Затем за дело взялась еще одна его приятельница и пациентка, баронесса фон Ферстель, которая в общественной иерархии стояла еще выше, чем фрау Гомперц. Баронесса устроила так, чтобы ее представили министру образования, и убедила его пожаловать профессорское звание врачу, который «…вернул ей здоровье». Не обошлось и без подарка. Фрейд сообщает, что «взяткой» стала картина современного чешского художника, графика и фотографа Эмиля Орлика – министр собирался основать галерею. Если бы, язвительно замечает при этом Фрейд, владелицей картины некоего Беклина (он, предположительно, ценился выше Орлика) была Мари Ферстель, а не ее тетя, он получил бы звание на три месяца раньше. Однако самый едкий сарказм Фрейд приберег для самого себя. Несмотря на то что указ еще не был опубликован в Wiener Zeitung, он сообщил Флиссу: «…новости о надвигающемся событии быстро распространяются от официальных лиц. Интерес публики очень велик. Даже теперь поздравления и букеты цветов сыплются дождем, как будто роль сексуальности внезапно была признана его величеством, значение сновидений признано Советом министров, а необходимость психоаналитической терапии истерии принята парламентом большинством в две трети голосов». Он наконец узнал, «что нашим Старым Светом доллар правит так же, как и Новым». Совершив свой первый реверанс в сторону властей, прибавлял Фрейд, теперь он может надеяться на вознаграждение. Он был дураком, ослом, когда просто пассивно ждал: «Во всем этом деле есть один персонаж с очень длинными ушами, который недостаточно оценен в твоем письме, то есть я». Совершенно очевидно, «если бы я предпринял несколько этих шагов три года назад, то получил бы звание три года назад и тем избавил бы себя от многих забот. Другие додумались до этого без необходимости предварительно посетить Рим». В изложении Фрейда это звучало так, словно он совершил хождение в Каноссу[77], босиком по снегу. Его радость по поводу нового звания была достаточно искренней, но омрачалась дискомфортом из-за постыдных методов, к которым пришлось прибегнуть, чтобы получить то, что он должен был получить по праву.

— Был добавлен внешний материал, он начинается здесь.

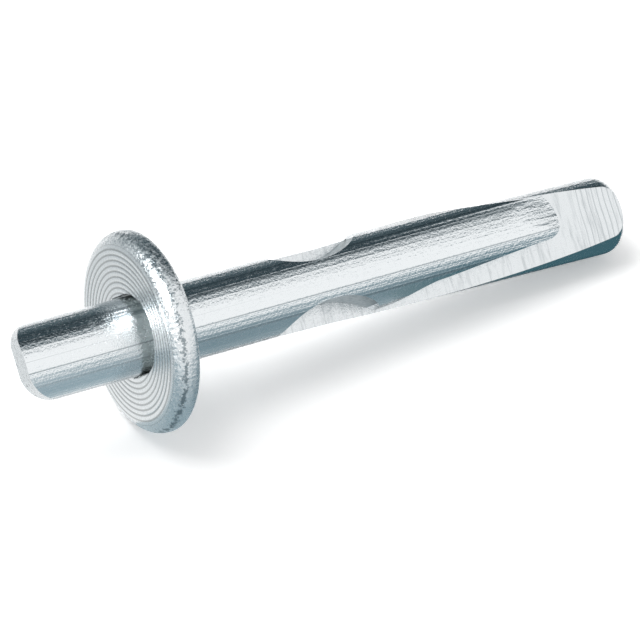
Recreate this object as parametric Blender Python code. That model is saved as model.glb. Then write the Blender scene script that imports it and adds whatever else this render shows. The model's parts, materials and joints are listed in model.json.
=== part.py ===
"""Ceiling anchor: a headed steel body, and the drive pin that lies on its flat.

The anchor is modelled along X: 0 is the struck face of the head, and the tip is at +X.
Z is the normal of the body's flat, on which the pin lies, and Y runs across that flat.
At the end the whole anchor is laid on the ground, on the rim of its head and on its tip.
"""
import math

import bmesh
import bpy
from mathutils import Matrix

# Body: head, round shank, and the tip
HEAD_DIAMETER = 0.0153
HEAD_THICKNESS = 0.0021
HEAD_FRONT_ROUND = 0.0013
HEAD_BACK_ROUND = 0.0007
SHANK_DIAMETER = 0.0059
SHANK_LENGTH = 0.0400
TIP_ROUND = 0.0014

# Body: the flat that carries the pin, and the ramp it ends in.
# Places along the shank are measured from the underside of the head.
FLAT_BELOW_AXIS = 0.00085
RAMP_START = 0.0152
RAMP_ANGLE = math.radians(7.5)

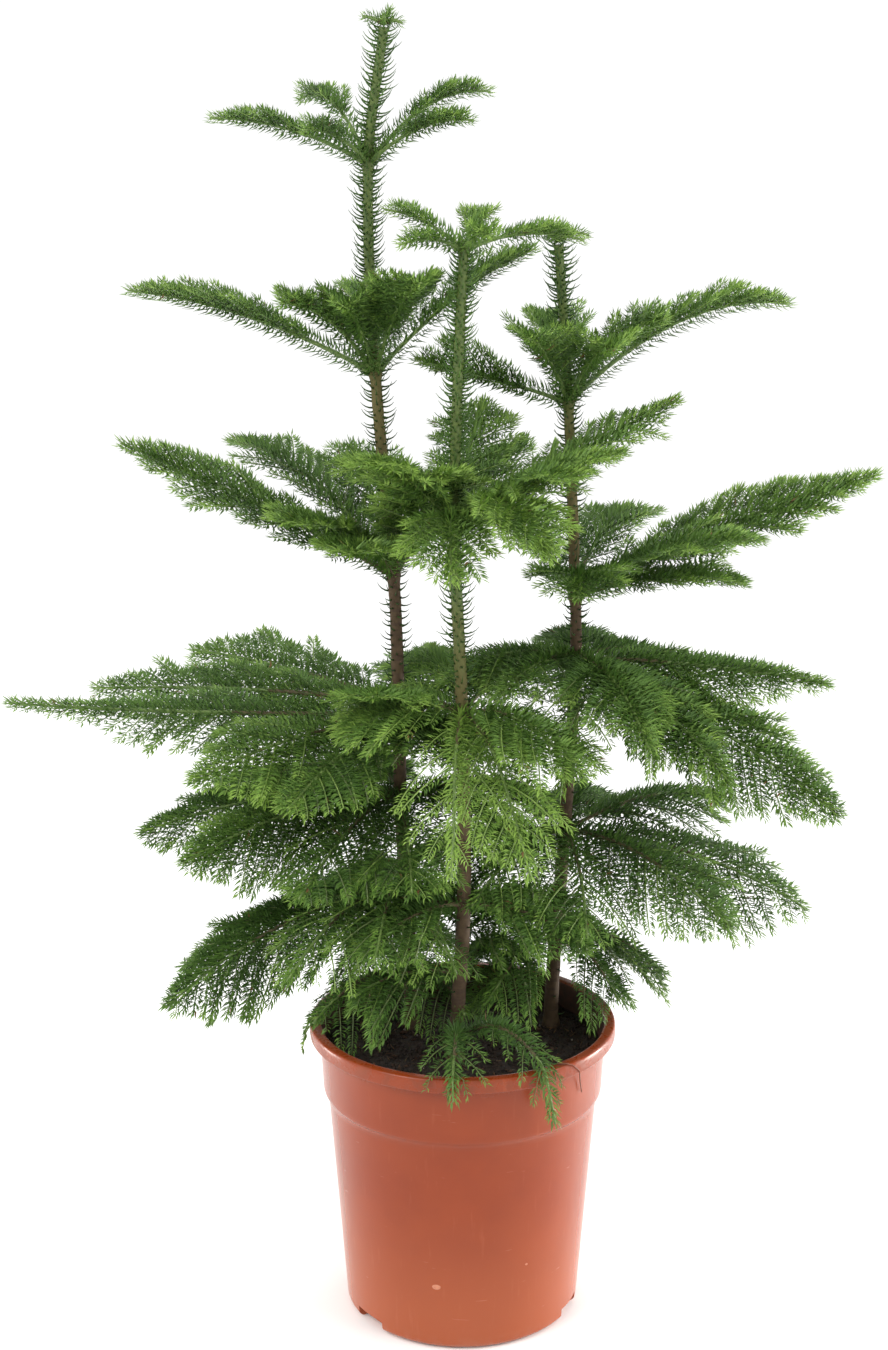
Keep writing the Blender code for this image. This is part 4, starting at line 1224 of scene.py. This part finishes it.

Из всей этой истории очевидно одно: научная карьера Фрейда явно – и, похоже, намеренно – замедлялась. Довольно много врачей становились приват-доцентами, а некоторые даже полными профессорами через четыре или пять лет, а иногда даже спустя год. С 1985-го, когда начался период ожидания Фрейда, среднее время между присвоением званий доцента и профессора составляло восемь лет. Великий Юлиус фон Вагнер-Яурегг, будущий лауреат Нобелевской премии по физиологии и медицине, который стал доцентом в 1885 году, одновременно с Фрейдом, получил звание профессора всего через четыре года. Фрейду пришлось ждать 17 лет. За исключением горстки претендентов, которые вообще не стали профессорами, из почти 100 врачей, получивших звание доцента в последние 15 лет XIX века, только четверо ждали дольше. Экснер был прав – в официальных кругах существовало прочное предубеждение.
Безусловно, не следует сбрасывать со счетов и антисемитизм. В то время как евреи, даже те, кто отверг выгодное убежище крещения, продолжали занимать видные позиции в медицинских кругах Австрии, стремительно распространявшаяся зараза антисемитизма не обошла и влиятельных чиновников. В 1897 году, когда Нотнагель сообщил Фрейду, что они с Крафт-Эбингом выдвинули его кандидатуру, он также предупредил, что питать особые надежды рано: «Вы понимаете дальнейшие трудности». Нотнагель явно намекал на неблагоприятную для евреев атмосферу в Вене в тот период, когда градоначальником был Люгер. Как мы видели, антисемитизм в 90-х годах XIX столетия был более жестоким, более открытым, чем в начале 70-х, когда Фрейд студентом университета столкнулся с некоторыми его проявлениями. В 1897-м Люгер, прочно сидевший в своем кресле, мог манипулировать ненавистью к евреям, чтобы достичь собственных политических целей. Тот факт, что эта атмосфера влияла на продвижение по службе евреев в Австрии, ни для кого не был секретом – все это признавали. В своем романе «Путь на волю», действие которого разворачивается на рубеже веков, Артур Шницлер вложил в уста одного из еврейских персонажей, врача, такие слова, обращенные к сыну, протестующему против вездесущей нетерпимости: «В конечном итоге личность и заслуги всегда побеждают. Какая тебе в том беда? Просто ты получишь профессорское звание на несколько лет позже, чем кто-то другой». Именно это и произошло с Фрейдом.